At Stage 2, the three shortlisted teams will be asked to submit:

  • A visual media presentation of up to two minutes. Content might include drawings, models, film, animation, VR, or other media to communicate the design ideas
  • A written design statement (up to 500 words) describing the approach
  • Up to three hero images to be used for publicity purposes.

Each of the three finalists will then be invited to give a 10-minute presentation to the jury panel followed by a Q&A.

The winner will be announced in June 2022 during a celebratory event.
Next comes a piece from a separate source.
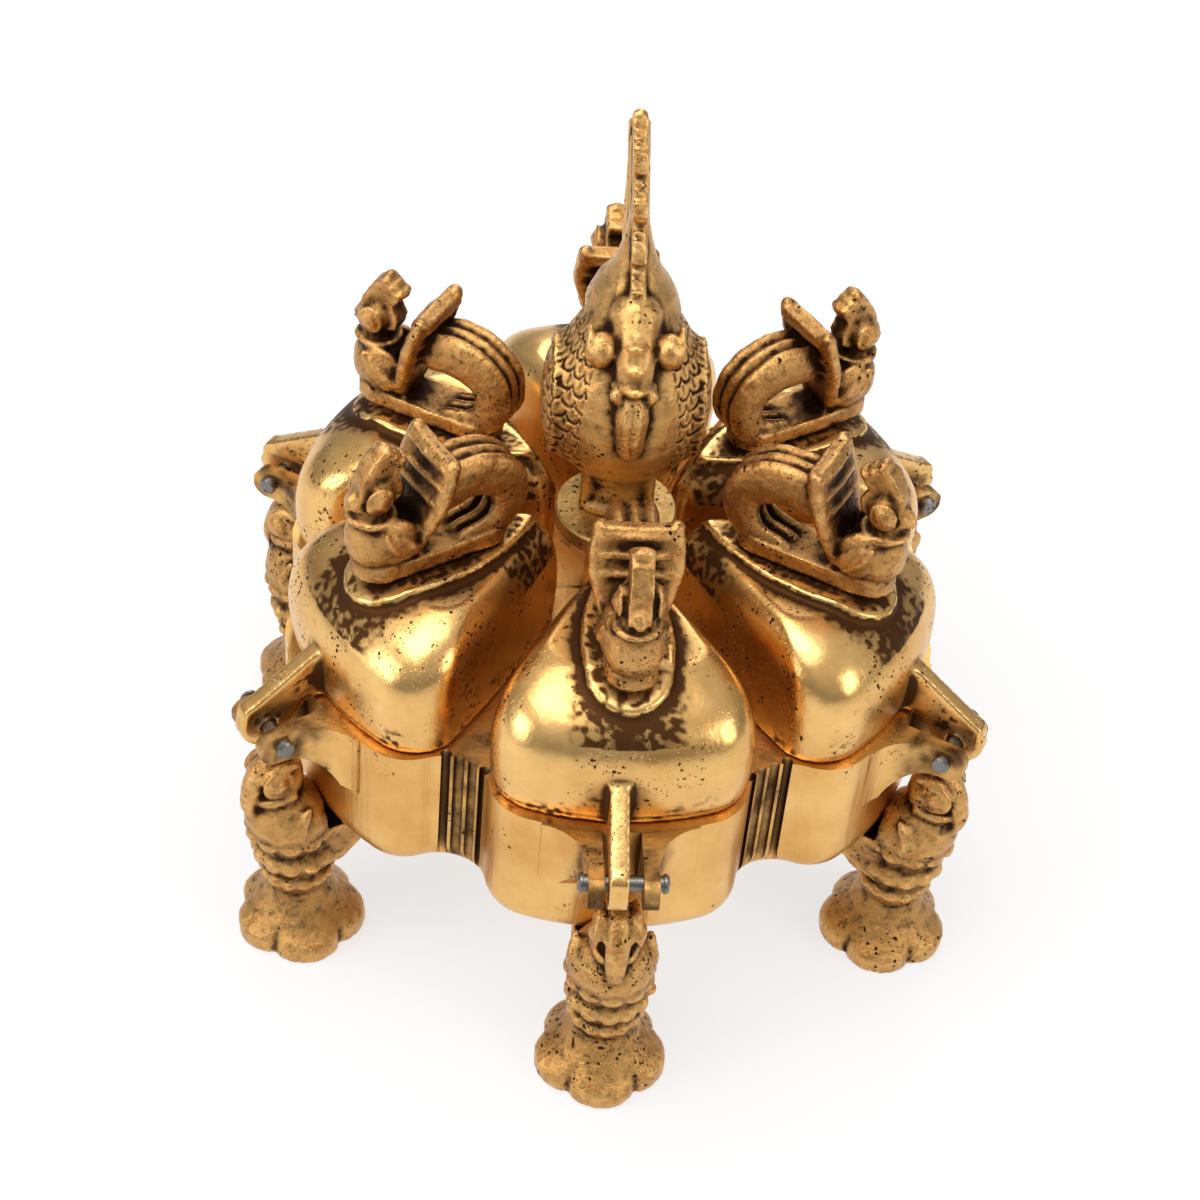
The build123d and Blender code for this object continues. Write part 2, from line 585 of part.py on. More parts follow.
# Leg, drawn once: toed foot, waisted neck, banded collar, bird's head, and a spur under the tray
with BuildPart() as leg:
    with BuildSketch(Plane.XY):
        with Locations((foot_u, 0)):
            Circle(foot_r * 0.86)
            with PolarLocations(foot_r * 0.52, foot_toes):
                Circle(foot_r * 0.48)
    extrude(amount=foot_rim_height)
    with BuildSketch(Plane.XZ):
        with BuildLine():
            axis_u = foot_u
            Line((axis_u, foot_rim_height - 1), (axis_u + foot_r - 1.6, foot_rim_height - 1))
            Line((axis_u + foot_r - 1.6, foot_rim_height - 1),
                 (axis_u + foot_r - 2.2, foot_rim_height + 1.2))
            ThreePointArc((axis_u + foot_r - 2.2, foot_rim_height + 1.2),
                          (axis_u + neck_r + 1.9, neck_z - 4.4), (axis_u + neck_r, neck_z))
            Polyline((axis_u + neck_r, neck_z), (axis_u + neck_r, neck_z + 3), (axis_u, neck_z + 3),
                     (axis_u, foot_rim_height - 1))
        make_face()
    revolve(axis=Axis((foot_u, 0, 0), (0, 0, 1)))
    lean_dir = (sin(radians(leg_lean)), 0, cos(radians(leg_lean)))
    outward = (cos(radians(leg_lean)), 0, -sin(radians(leg_lean)))
    torso = Plane(origin=(foot_u + 0.4, 0, neck_z), x_dir=outward, z_dir=(0, -1, 0))
    torso_height = collar_top_z - neck_z
    with BuildSketch(torso):
        with BuildLine():
            band_height = torso_height * 0.78 / collar_bands
            edge = [(neck_r - 0.2, 0.4)]
            for k in range(collar_bands):
                edge.append((collar_r - 0.8 + 0.2 * k, 1.6 + (k + 1) * band_height))
            Line((0, 0.4), edge[0])
            for low, high in zip(edge, edge[1:]):
                middle = ((low[0] + high[0]) / 2 + 0.9, (low[1] + high[1]) / 2)
                ThreePointArc(low, middle, high)
            ThreePointArc(edge[-1], (collar_r * 0.78, torso_height * 0.93), (0, torso_height + 1.2))
            Line((0, torso_height + 1.2), (0, 0.4))
        make_face()
    revolve(axis=Axis((foot_u + 0.4, 0, neck_z), lean_dir))
    with BuildSketch(Plane.XY.offset(base_z)):
        with Locations((lobe_reach + wall_fit, 0)):
            Rectangle(2 * foot_r, 4 * foot_r, align=(Align.MAX, Align.CENTER))
    extrude(amount=collar_top_z, mode=Mode.SUBTRACT)
    with BuildSketch(Plane.XZ):
        with BuildLine():
            Polyline((leg_head_u - 5.4, collar_top_z - 6), (leg_head_u - 5.0, leg_head_z + 3.4))
            Spline((leg_head_u - 5.0, leg_head_z + 3.4), (leg_head_u - 0.4, leg_head_z + 6.4),
                   (leg_head_u + 3.8, leg_head_z + 2.6), (leg_beak_u + 1.0, leg_beak_z + 2.4),
                   (leg_beak_u - 0.6, leg_beak_z))
            Polyline((leg_beak_u - 0.6, leg_beak_z), (leg_head_u + 0.6, collar_top_z - 3.4),
                     (leg_head_u - 5.4, collar_top_z - 6))
        make_face()
    extrude(amount=2.3, both=True)
    with Locations((leg_head_u - 1.2, 0, leg_head_z)):
        Sphere(leg_head_r)
    with Locations((leg_head_u + 1.4, leg_head_r - 1.2, leg_head_z),
                   (leg_head_u + 1.4, 1.2 - leg_head_r, leg_head_z)):
        Sphere(2.0)
    with BuildSketch(Plane.XZ):
        with BuildLine():
            Polyline((foot_u, spur_root_z), (foot_u, base_z), (spur_inner_u, base_z),
                     (spur_inner_u, base_z - 3.6), (foot_u - 7, spur_root_z), (foot_u, spur_root_z))
        make_face()
    extrude(amount=spur_width / 2, both=True)
    with BuildSketch(Plane.XY.offset(spur_root_z - 2)):
        with Locations((rivet_u, 0)):
            Circle(rivet_r + rivet_clearance)
    extrude(amount=base_z - spur_root_z + 4, mode=Mode.SUBTRACT)
for where, angle in LOBES.items():
    with BuildPart() as placed_leg:
        add(at_lobe(leg.part, angle))
    finish(placed_leg, f"leg_{where}")

# Rivets that hold the legs' spurs to the tray's floor, one through each cup
with BuildPart() as leg_rivets:
    for angle in LOBES.values():
        centre = polar(rivet_u, angle)
        low = base_z - 4.2
        with BuildSketch(Plane.XY.offset(low - rivet_head_height)):
            with Locations(centre):
                Circle(rivet_r)
        extrude(amount=base_z + cup_floor - low + rivet_head_height)
        with BuildSketch(Plane.XY.offset(base_z + cup_floor)):
            with Locations(centre):
                Circle(rivet_head_r)
        extrude(amount=rivet_head_height, taper=30)
finish(leg_rivets, "leg_rivets")
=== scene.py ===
import bmesh
import bpy
import math
import numpy as np
from mathutils import Matrix, Vector, noise


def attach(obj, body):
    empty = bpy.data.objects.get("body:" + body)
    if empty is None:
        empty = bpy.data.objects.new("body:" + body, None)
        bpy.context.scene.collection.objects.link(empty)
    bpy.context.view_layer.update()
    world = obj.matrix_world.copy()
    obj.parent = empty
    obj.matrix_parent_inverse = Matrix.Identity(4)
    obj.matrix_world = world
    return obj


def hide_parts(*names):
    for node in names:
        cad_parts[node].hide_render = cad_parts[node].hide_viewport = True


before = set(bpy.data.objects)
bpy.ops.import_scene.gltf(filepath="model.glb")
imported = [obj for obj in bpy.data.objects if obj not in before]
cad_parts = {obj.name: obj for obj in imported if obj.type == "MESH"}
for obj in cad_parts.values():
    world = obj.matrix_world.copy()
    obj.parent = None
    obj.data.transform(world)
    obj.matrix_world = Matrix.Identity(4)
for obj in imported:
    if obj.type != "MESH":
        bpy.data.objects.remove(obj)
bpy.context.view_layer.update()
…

The winner will receive a prize of £10,000.

JUDGING AND JUDGES

The 2022 Davidson Prize jury panel comprises Paul Monaghan Allford Hall Monaghan Morris (Chair), Mary Duggan Mary Duggan Architects, Amy Frearson Dezeen, Agnieszka Glowacka Haptic Architects, Yinka Ilori Artist, Manijeh Verghese Architectural Association

Judges will be looking for:

  • Approaches that advance discussion around co-living as a potential design solution
  • Evidence of multi-disciplinary collaboration with other creatives e.g. visualisers, filmmakers, artists, researchers, engineers
  • Interesting and effective ways of communicating architectural ideas to wide audiences.

Please note that visual material that has previously been paid for by any party may not form part of your submission.

Stage 1 submissions will be reviewed by a committee, leading to a longlist. The committee will comprise industry professionals and representatives from the Alan Davidson Foundation and the jury panel.

Stage 2 submissions will be reviewed by the 2022 Davidson Prize jury panel.

At both stages, submissions will be judged on the following criteria:

  • The quality of the design ideas
  • The effectiveness of visual communication
  • Evidence of multidisciplinary collaborative approaches.

Please note that the committee and jury panel’s decisions are final.